The Industrial Strategy and what it means for the self-employed


Although it struggled to compete with the royal marriage proposal in the headlines on Tuesday, the Government’s industrial strategy still caused a stir in policy circles.

This Strategy marks an important shift from the previous Conservative Government’s approach. It particularly focused on taking a more interventionist role in the economy to direct it towards productive and innovative activity, as well as spreading economic growth more evenly around the country.

All well and good, but are there any implications for the UK’s 4.8 million self-employed? First of all, IPSE is disappointed that the strategy does not even mention self-employment – this seems a particular oversight given that self-employment both allows people to work independently anywhere in the country and enables businesses to innovate and expand more quickly.

We were more pleased to see skills and training given such a central role in the strategy. Upskilling is the best route to better paid and more rewarding work for the self-employed. The Government announced they want to establish ‘a technical education system that rivals the best in the world’, including £500 million each year for the new T-Levels. A National Retraining Scheme will also be created to help people develop new skills, launching with a £64 million investment in digital and construction training.

The focus on technical education certainly makes sense, particularly for young people who do not do A-Levels or go to university. However, we would also like to see greater moves towards integrating enterprise and entrepreneurialism throughout the entire school curriculum. This is clearly needed to help prepare young people for the realities of the modern world of work.

A simple way to encourage the self-employed to undertake training would be to make training for new skills tax-deductible. This is something IPSE has advocated for some time, and we therefore welcomed the announcement at the Budget that ‘the Government will consult in 2018 on extending the scope of tax relief currently available to employees and the self-employed for work-related training costs’.

Allowing the Apprenticeship Levy to fund training for the self-employed would also be a big boost. Many employment agencies will have to pay the Apprenticeship Levy, even though most of these agencies have predominantly self-employed people working through them. It should be possible to use the fund to enhance the skills of the self-employed people they represent.
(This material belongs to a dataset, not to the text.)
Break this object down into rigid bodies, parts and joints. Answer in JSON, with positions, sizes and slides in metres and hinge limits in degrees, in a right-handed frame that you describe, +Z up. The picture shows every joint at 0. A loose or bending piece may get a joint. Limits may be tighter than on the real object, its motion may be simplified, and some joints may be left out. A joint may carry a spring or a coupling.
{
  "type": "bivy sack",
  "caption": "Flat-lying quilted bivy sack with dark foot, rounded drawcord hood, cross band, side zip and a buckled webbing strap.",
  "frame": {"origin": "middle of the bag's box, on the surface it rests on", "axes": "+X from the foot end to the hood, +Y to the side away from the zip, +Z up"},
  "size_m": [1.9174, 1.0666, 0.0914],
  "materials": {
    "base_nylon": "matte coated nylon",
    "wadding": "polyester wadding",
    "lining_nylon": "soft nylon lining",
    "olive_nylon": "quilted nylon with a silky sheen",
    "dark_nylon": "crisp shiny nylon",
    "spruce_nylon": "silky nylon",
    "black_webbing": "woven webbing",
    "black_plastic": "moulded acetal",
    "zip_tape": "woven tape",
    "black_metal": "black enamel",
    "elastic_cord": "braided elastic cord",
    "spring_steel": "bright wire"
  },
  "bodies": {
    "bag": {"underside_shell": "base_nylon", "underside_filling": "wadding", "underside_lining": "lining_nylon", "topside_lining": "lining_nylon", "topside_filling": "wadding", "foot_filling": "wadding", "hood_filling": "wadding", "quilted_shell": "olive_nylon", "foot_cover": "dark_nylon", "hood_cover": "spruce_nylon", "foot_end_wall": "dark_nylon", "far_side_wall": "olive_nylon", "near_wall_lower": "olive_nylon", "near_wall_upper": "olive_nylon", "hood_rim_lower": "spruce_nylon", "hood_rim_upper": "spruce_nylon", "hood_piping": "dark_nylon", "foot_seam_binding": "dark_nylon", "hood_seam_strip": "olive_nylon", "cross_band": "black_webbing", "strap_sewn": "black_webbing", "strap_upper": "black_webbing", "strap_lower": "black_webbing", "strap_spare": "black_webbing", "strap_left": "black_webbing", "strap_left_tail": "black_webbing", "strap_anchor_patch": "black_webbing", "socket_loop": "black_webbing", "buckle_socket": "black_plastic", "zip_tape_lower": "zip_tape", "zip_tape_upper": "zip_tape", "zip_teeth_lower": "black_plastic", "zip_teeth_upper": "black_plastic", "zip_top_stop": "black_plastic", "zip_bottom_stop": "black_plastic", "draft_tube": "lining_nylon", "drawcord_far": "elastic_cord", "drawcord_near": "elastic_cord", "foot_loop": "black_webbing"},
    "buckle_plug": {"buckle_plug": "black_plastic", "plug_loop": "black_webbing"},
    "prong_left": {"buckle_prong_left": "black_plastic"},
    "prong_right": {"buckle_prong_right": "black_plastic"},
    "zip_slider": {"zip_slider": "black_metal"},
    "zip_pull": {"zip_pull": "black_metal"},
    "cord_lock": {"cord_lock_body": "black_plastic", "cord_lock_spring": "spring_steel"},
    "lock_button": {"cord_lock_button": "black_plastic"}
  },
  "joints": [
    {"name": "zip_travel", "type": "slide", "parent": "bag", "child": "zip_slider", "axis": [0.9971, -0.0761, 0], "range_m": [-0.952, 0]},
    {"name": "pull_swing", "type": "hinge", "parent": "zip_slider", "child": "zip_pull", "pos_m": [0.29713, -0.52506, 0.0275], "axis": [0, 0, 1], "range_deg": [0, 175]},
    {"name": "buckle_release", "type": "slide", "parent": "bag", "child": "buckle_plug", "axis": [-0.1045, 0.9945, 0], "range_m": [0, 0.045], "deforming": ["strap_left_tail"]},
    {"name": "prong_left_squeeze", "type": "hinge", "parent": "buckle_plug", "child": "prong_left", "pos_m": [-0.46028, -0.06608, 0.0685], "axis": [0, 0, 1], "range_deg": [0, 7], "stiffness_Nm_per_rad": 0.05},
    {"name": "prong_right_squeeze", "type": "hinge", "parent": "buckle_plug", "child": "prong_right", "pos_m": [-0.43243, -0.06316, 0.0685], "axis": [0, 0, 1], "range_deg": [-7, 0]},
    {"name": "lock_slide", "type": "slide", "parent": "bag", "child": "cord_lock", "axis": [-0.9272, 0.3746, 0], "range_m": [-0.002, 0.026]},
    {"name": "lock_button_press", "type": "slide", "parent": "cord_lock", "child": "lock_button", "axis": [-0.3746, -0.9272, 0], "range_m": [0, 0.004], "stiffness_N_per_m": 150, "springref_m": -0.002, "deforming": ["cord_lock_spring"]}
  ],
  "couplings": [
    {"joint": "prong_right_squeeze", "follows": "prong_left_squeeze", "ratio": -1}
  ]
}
Government must also be prepared to take a back seat sometimes, and should explore the possibility of certifying online training courses delivered by the private sector.
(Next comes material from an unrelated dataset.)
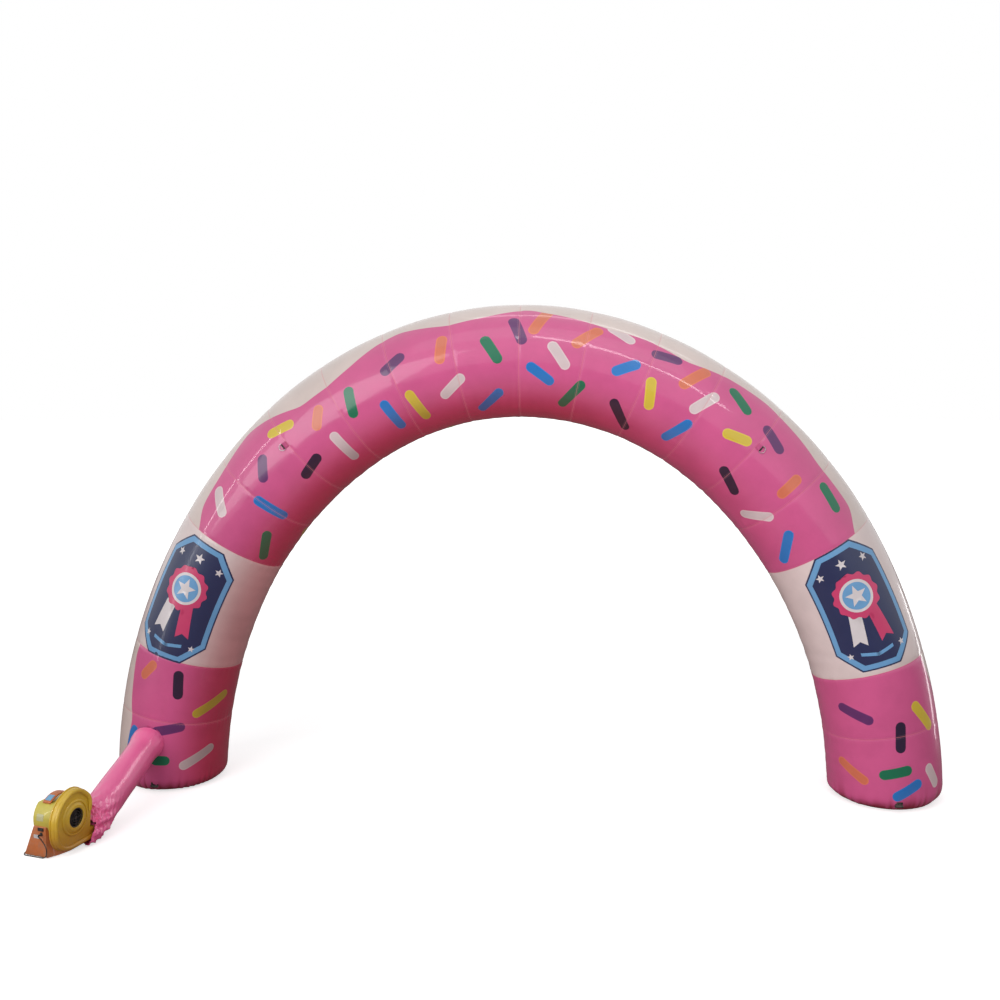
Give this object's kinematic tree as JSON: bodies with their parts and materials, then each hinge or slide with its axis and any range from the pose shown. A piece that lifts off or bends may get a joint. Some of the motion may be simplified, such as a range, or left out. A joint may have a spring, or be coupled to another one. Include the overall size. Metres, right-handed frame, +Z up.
{
  "type": "inflatable arch",
  "caption": "Inflatable event arch with pink icing and sprinkles, badge bands on both legs, tie rings, ground anchors, deflation zip, filling sleeve and electric blower with its cord.",
  "frame": {"origin": "on the ground, at the middle of the part's outer box seen from above, its power cord left out", "axes": "+X across the arch from the blower's side to the other foot, +Y through the walkway away from the pictured front, +Z up"},
  "size_m": [7.0339, 2.265, 4.0063],
  "materials": {
    "pink_cloth": "coated polyester, satin, pink",
    "cream_cloth": "coated polyester, satin, off-white",
    "base_cloth": "coated polyester, dull dark pink",
    "pink_webbing": "woven webbing, matt pink",
    "black_webbing": "woven webbing, matt black",
    "zinc_steel": "zinc-plated steel wire and sheet",
    "zip_cloth": "woven zip tape with moulded teeth",
    "yellow_plastic": "moulded plastic, yellow",
    "orange_plastic": "moulded plastic, orange",
    "blue_pad": "moulded pad, light blue",
    "black_plastic": "moulded plastic, black",
    "grey_nylon": "filled nylon, grey",
    "motor_enamel": "enamelled sheet steel, dark grey",
    "black_rubber": "rubber, matt black"
  },
  "bodies": {
    "arch_and_blower": {"anchor_tab_front_left": "black_webbing", "anchor_tab_front_right": "black_webbing", "anchor_tab_rear_left": "black_webbing", "anchor_tab_rear_right": "black_webbing", "badge_band_left": "cream_cloth", "badge_band_right": "cream_cloth", "base_panel_left": "base_cloth", "base_panel_right": "base_cloth", "blower_stand": "orange_plastic", "carry_handle": "orange_plastic", "cord_coil": "black_rubber", "cord_gland": "black_rubber", "crown_gore_01": "pink_cloth", "crown_gore_02": "pink_cloth", "crown_gore_03": "pink_cloth", "crown_gore_04": "pink_cloth", "crown_gore_05": "pink_cloth", "crown_gore_06": "pink_cloth", "crown_gore_07": "pink_cloth", "crown_gore_08": "pink_cloth", "crown_gore_09": "pink_cloth", "crown_gore_10": "pink_cloth", "crown_gore_11": "pink_cloth", "crown_gore_12": "pink_cloth", "foot_gore_left": "pink_cloth", "foot_gore_right": "pink_cloth", "handle_pad": "blue_pad", "inflation_sleeve": "pink_cloth", "intake_grille": "black_plastic", "intake_ring": "yellow_plastic", "leg_gore_left": "pink_cloth", "leg_gore_right": "pink_cloth", "motor": "motor_enamel", "motor_cover": "yellow_plastic", "motor_plate": "zinc_steel", "power_cord": "black_rubber", "power_plug": "black_rubber", "sleeve_collar": "pink_webbing", "sleeve_strap": "black_webbing", "stand_strip_far": "black_rubber", "stand_strip_near": "black_rubber", "strap_buckle": "black_plastic", "switch_bezel": "black_plastic", "tie_tab_front_left": "pink_webbing", "tie_tab_front_right": "pink_webbing", "tie_tab_rear_left": "pink_webbing", "tie_tab_rear_right": "pink_webbing", "volute_back": "yellow_plastic", "volute_front": "yellow_plastic", "zip_tape": "zip_cloth"},
    "fan_rotor": {"impeller": "grey_nylon", "motor_shaft": "zinc_steel"},
    "switch_rocker": {"rocker_switch": "black_plastic"},
    "zip_runner": {"zip_slider": "zinc_steel"},
    "zip_pull_tab": {"zip_pull": "zinc_steel"},
    "ring_front_left": {"tie_ring_front_left": "zinc_steel"},
    "ring_front_right": {"tie_ring_front_right": "zinc_steel"},
    "ring_rear_left": {"tie_ring_rear_left": "zinc_steel"},
    "ring_rear_right": {"tie_ring_rear_right": "zinc_steel"}
  },
  "joints": [
    {"name": "fan_spin", "type": "hinge", "parent": "arch_and_blower", "child": "fan_rotor", "pos_m": [-3.19933, -0.9054, 0.262], "axis": [0.9613, -0.2756, 0], "continuous": true},
    {"name": "switch_rock", "type": "hinge", "parent": "arch_and_blower", "child": "switch_rocker", "pos_m": [-3.32446, -1.04429, 0.214], "axis": [0, 0, 1], "range_deg": [-7, 7]},
    {"name": "zip_slide", "type": "slide", "parent": "arch_and_blower", "child": "zip_runner", "axis": [-0.2312, 0, 0.9729], "range_m": [-0.05, 0.32]},
    {"name": "zip_pull_swing", "type": "hinge", "parent": "zip_runner", "child": "zip_pull_tab", "pos_m": [2.93994, 1.12969, 0.74331], "axis": [0.9729, 0, 0.2312], "range_deg": [0, 150]},
    {"name": "ring_swing_front_left", "type": "hinge", "parent": "arch_and_blower", "child": "ring_front_left", "pos_m": [-1.85067, 0.22333, 2.87958], "axis": [-0.6562, 0.1951, 0.729], "range_deg": [0, 150]},
    {"name": "ring_swing_front_right", "type": "hinge", "parent": "arch_and_blower", "child": "ring_front_right", "pos_m": [1.88504, 0.22333, 2.87958], "axis": [-0.6562, -0.1951, -0.729], "range_deg": [0, 150]},
    {"name": "ring_swing_rear_left", "type": "hinge", "parent": "arch_and_blower", "child": "ring_rear_left", "pos_m": [-1.85067, 1.11624, 2.87958], "axis": [0.6562, 0.1951, -0.729], "range_deg": [0, 150]},
    {"name": "ring_swing_rear_right", "type": "hinge", "parent": "arch_and_blower", "child": "ring_rear_right", "pos_m": [1.88504, 1.11624, 2.87958], "axis": [0.6562, -0.1951, 0.729], "range_deg": [0, 150]}
  ]
}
Another vital plank of the Industrial Strategy is the four “Sector Deals” – the announcement that the Government will back sectors it thinks are especially important to the UK’s future productivity – or in which it could excel in time. Artificial intelligence and life sciences were two key sectors, but IPSE was particularly interested to see the announcement of a Construction Sector Deal.

There are now over two million self-employed people working in construction, so ensuring they have the support they need will be crucial to the success of the Construction Sector Deal. At the moment we have significant concerns that the Construction Industry Training Board is not doing enough to support the development and upskilling of the self-employed. We believe its levy and grant scheme should be radically reformed.

The Industrial Strategy seems to be taking a step forward here by declaring the Government’s desire to see ‘a reformed Construction Industry Training Board, with greater industry leadership and engagement, focused on delivering future skills needs’.

Another welcome part of the strategy was its commitment to invest in infrastructure – both physical and digital. This is especially important for the self-employed because they typically need to travel a lot more than employees, and need to be able to work remotely in different parts of the country. The strategy announced that the National Productivity Investment Fund – which supports investments in transport, housing and digital infrastructure – would be increased to £31 billion. £1 billion of investment in digital infrastructure was also announced – including £176m for 5G and £200m for local areas to encourage the roll-out of full-fibre networks.

The strategy also referred extensively to Matthew Taylor’s now completed review of modern employment practices. The Government is expected to respond to the Taylor Review very shortly, but for now it should be noted that the industrial strategy seemed to agree with Taylor’s calls for a focus on what good work is and ‘a set of measures against which to assess job quality and success’. IPSE is already feeding into BEIS officials what we believe “good self-employed work” looks like – largely based on autonomy and flexibility.

This Industrial Strategy is undoubtedly important, and we should surely welcome its focus on promoting skilled and rewarding work across the whole country – not just London and the South East. But self-employment – which gives people the freedom to work flexibly across the country and helps businesses to innovate and expand – must play a central role in this.